The industrial sector is concentrated in the Dundalk area. There are 30 small manufacturers in the rural area around Dundalk, mostly in metal fabrication. A large portion are located on Mennonite farms on the eastern side of Southgate. These manufacturers use CNC equipment such a laser cutters to produce a wide variety of metal parts and products.

The Township of Southgate has developed a 220 acre Eco Park which is 90% sold out. The Park has 2 industries involved in the environment sector: Lystek which produces liquid fertilizer and Gro-Bark which produces soil from compost and wood chips. There have been 6 land sales in the last 2 years. The companies that have purchased properties are planning to build industrial facilities. Currently 18 acres are available for industrial development.

Most of the commercial retail businesses are located in downtown Dundalk. There are over 30 businesses in the downtown and another 10 outside the downtown or near Hwy. 10.

The Tourism economy is growing in Southgate, focused on the many events held in Holstein and Dundalk. A new tourism experience was developed in 2016 called Butter Tarts & Buggies: Explore the Simpler Life in partnership with Wellington North, Minto, Mapleton and West Grey. It includes the Mennonite culture of Southgate with butter tarts and the local food experience.

==Culture and tourism==
Southgate was settled in the 1850s as a farming area spreading from the settlement roads of Hwy 10 and Hwy 6. The original settlers were from England, Scotland, Ireland, Wales and other European countries. Soon after 2 rail lines were built running north–south near Hwy 10 through Dundalk and Proton Station and Hwy 6 through Holstein. The most recent arrivals in Southgate are Mennonites mostly from the Kitchener-Waterloo area. Southgate has several churches representing Catholic, Anglican, Protestant and Mennonite denominations.

Dundalk is the starting point of the Grey County CP Rail Trail, a multi-purpose trail which runs through downtown Dundalk on the old railline to Owen Sound. Dundalk is the hub of the regional ATV and snowmobile networks in the region.

The Highpoint Campground is a municipally owned campground in downtown Dundalk in Dundalk Memorial Park.

The village of Dundalk hosts many tourism events including the Dundalk Fair and Canadian Open Dance Competition, Horse Shows, Family Recreation Weekend, Automotive Swap-Meet & Flea Market and Santa Claus Parade.

The Dundalk Fair and Canadian Open Dance Competition is held the 2nd weekend of September. The Dance Competition includes step dancing, clogging, square dancing and group step dancing. The Fair is a traditional fall fair which has been held for over 160 years.
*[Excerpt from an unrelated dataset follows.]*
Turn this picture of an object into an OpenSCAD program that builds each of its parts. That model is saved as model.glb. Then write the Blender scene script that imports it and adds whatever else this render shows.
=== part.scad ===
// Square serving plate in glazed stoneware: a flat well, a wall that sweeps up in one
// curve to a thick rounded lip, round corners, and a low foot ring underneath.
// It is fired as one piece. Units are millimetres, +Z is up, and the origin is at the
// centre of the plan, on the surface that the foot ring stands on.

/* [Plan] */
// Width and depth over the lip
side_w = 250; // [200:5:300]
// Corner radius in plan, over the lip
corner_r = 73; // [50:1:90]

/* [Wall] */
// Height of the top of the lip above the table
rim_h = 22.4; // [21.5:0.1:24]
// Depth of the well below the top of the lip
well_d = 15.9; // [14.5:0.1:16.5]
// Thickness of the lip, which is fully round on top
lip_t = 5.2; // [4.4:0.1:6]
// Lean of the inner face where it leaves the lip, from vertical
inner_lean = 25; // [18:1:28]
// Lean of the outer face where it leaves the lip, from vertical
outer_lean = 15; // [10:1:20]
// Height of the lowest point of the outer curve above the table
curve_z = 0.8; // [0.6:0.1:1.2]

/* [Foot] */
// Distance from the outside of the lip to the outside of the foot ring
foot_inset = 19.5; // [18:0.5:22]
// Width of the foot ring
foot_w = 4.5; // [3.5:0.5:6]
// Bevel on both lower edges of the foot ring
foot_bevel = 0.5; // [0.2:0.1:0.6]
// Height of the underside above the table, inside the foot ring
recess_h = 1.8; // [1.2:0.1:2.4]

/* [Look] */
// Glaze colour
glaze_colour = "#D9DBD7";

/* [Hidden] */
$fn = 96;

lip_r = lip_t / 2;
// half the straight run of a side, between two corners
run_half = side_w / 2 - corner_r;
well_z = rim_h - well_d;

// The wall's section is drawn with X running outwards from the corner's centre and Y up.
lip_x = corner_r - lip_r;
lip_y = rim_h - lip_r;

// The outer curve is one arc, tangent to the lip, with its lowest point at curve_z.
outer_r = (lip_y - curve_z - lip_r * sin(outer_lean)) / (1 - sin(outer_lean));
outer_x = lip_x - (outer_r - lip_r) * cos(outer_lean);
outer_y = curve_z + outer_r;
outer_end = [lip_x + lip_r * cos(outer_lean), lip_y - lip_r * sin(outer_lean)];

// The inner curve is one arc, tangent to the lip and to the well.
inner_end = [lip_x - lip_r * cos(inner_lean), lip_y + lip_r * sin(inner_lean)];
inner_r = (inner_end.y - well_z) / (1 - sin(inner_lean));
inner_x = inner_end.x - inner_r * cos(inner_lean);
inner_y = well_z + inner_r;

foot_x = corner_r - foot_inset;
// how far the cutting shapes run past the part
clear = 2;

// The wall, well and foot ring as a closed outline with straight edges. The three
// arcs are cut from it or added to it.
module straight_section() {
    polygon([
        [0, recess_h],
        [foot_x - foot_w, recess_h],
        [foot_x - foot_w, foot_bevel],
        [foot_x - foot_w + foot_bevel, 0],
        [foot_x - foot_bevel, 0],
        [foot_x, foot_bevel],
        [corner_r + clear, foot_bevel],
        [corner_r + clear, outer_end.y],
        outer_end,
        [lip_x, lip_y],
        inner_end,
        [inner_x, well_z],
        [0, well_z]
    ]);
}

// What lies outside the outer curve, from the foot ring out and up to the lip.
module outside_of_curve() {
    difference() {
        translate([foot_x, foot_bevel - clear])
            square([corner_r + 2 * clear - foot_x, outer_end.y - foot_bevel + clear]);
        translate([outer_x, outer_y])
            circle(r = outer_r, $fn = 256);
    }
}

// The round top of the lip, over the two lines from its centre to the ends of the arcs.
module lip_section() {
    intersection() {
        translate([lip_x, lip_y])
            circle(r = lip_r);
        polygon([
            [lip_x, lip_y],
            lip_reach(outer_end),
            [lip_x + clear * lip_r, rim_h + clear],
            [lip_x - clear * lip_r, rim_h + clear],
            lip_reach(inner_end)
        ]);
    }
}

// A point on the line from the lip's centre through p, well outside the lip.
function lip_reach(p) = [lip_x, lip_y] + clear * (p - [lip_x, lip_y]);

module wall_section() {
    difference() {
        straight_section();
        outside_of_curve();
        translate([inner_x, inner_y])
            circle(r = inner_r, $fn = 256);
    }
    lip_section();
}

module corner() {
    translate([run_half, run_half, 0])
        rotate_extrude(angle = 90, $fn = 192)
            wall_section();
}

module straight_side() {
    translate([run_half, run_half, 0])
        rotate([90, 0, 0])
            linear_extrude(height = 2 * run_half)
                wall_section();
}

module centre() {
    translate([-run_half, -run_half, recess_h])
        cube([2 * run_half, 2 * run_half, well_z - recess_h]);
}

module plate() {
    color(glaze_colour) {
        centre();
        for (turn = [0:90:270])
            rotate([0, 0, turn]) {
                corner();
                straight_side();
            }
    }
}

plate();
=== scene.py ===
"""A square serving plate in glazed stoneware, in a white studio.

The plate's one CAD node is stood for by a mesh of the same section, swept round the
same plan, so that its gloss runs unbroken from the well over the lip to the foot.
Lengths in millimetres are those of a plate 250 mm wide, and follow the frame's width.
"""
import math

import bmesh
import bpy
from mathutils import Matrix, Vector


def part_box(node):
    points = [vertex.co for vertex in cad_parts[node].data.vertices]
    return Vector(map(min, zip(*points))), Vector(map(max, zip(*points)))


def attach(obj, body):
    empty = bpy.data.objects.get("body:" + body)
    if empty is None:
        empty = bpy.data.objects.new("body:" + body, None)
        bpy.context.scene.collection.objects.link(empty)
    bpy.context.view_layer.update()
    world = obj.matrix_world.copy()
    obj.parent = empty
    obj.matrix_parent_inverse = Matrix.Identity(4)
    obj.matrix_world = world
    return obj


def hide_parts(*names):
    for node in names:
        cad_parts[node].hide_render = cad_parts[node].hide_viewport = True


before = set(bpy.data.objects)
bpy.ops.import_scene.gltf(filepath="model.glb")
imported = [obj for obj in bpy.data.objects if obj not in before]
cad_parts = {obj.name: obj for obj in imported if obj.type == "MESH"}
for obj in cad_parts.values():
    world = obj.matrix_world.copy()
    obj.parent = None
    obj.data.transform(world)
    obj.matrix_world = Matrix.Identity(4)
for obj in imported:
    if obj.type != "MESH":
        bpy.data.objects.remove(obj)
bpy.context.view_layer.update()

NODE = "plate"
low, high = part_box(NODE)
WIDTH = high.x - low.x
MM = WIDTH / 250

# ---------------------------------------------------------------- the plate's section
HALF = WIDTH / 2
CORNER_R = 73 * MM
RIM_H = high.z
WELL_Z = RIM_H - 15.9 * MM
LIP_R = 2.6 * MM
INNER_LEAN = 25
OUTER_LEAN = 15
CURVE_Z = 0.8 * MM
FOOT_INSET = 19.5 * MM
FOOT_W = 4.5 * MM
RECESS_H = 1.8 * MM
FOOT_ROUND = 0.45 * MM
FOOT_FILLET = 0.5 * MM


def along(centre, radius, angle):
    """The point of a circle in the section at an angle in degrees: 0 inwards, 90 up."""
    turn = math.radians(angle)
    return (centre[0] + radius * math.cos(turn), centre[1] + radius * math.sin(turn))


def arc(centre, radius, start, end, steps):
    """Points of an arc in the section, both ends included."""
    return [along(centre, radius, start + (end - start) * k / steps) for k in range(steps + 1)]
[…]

It includes saddle horse shows, harness racing, demolition derby, tractor pulls, classic car show, garden tractor races, Ambassador of the Fair crowning, amusement rides and over a hundred competitions judging jam to livestock.

The village of Holstein hosts many events each year including: the Holstein Maplefest, a Canada Day Fireworks display, Holstein Santa Claus Parade and annual drama productions. Landmarks and businesses in Holstein are the Holstein General Store, Holstein Feed Mill, Holstein Park and Dam, Egremont Optimist's Community centre, Holstein Cenotaph, Knox Holstein Presbyterian Church and Egremont Community School. The Holstein Dam is on the Waterfalls of Grey County Tour.

Holstein's Maplefest is hosted at Love's Sugarbush the second weekend in April and has displays of pioneer activities, modern production of maple syrup, games, booths from local merchants, artists and local community groups and has live shows and children's entertainment.

Butter Tarts and Buggies is a new tourist attraction in Southgate, Wellington North, Minto, Mapleton and West Grey which features many of the Mennonite businesses in the Holstein area. A special feature of the Butter Tarts and Buggies is an authentic Mennonite horse drawn buggy ride through 2 Mennonite working farms and scenic backroads just outside Holstein.

Varney International Speedway is located in Varney on the western edge of Southgate. It is the only speedway in Ontario to feature a 33° high-bank asphalt racing surface.

==Infrastructure==
The village of Dundalk is located along Highway 10 and is serviced with municipal water and sewers, natural gas (Enbridge), electricity (Hydro One) and cable (Eastlink).

The former rail line roadbed has become a snowmobile and ATV trail which is owned by Grey County.

== Education ==
Dundalk's three elementary schools are Egremont Community School, Dundalk & Proton Community School and Highpoint Community School. The high school is Grey Highlands Secondary School, which is located in the nearby town of Flesherton.

==Notable residents==
- Agnes Campbell Macphail (March 24, 1890 – February 13, 1954) was the first woman to be elected to the Canadian House of Commons, and one of the first two women elected to the Legislative Assembly of Ontario.
- Samuel Lewis Honey - recipient of the Victoria Cross for actions during battle of the Canal du Nord during the First World War.
- Murray Calder - former Member of Parliament, camel owner, and classic military vehicle restoration enthusiast.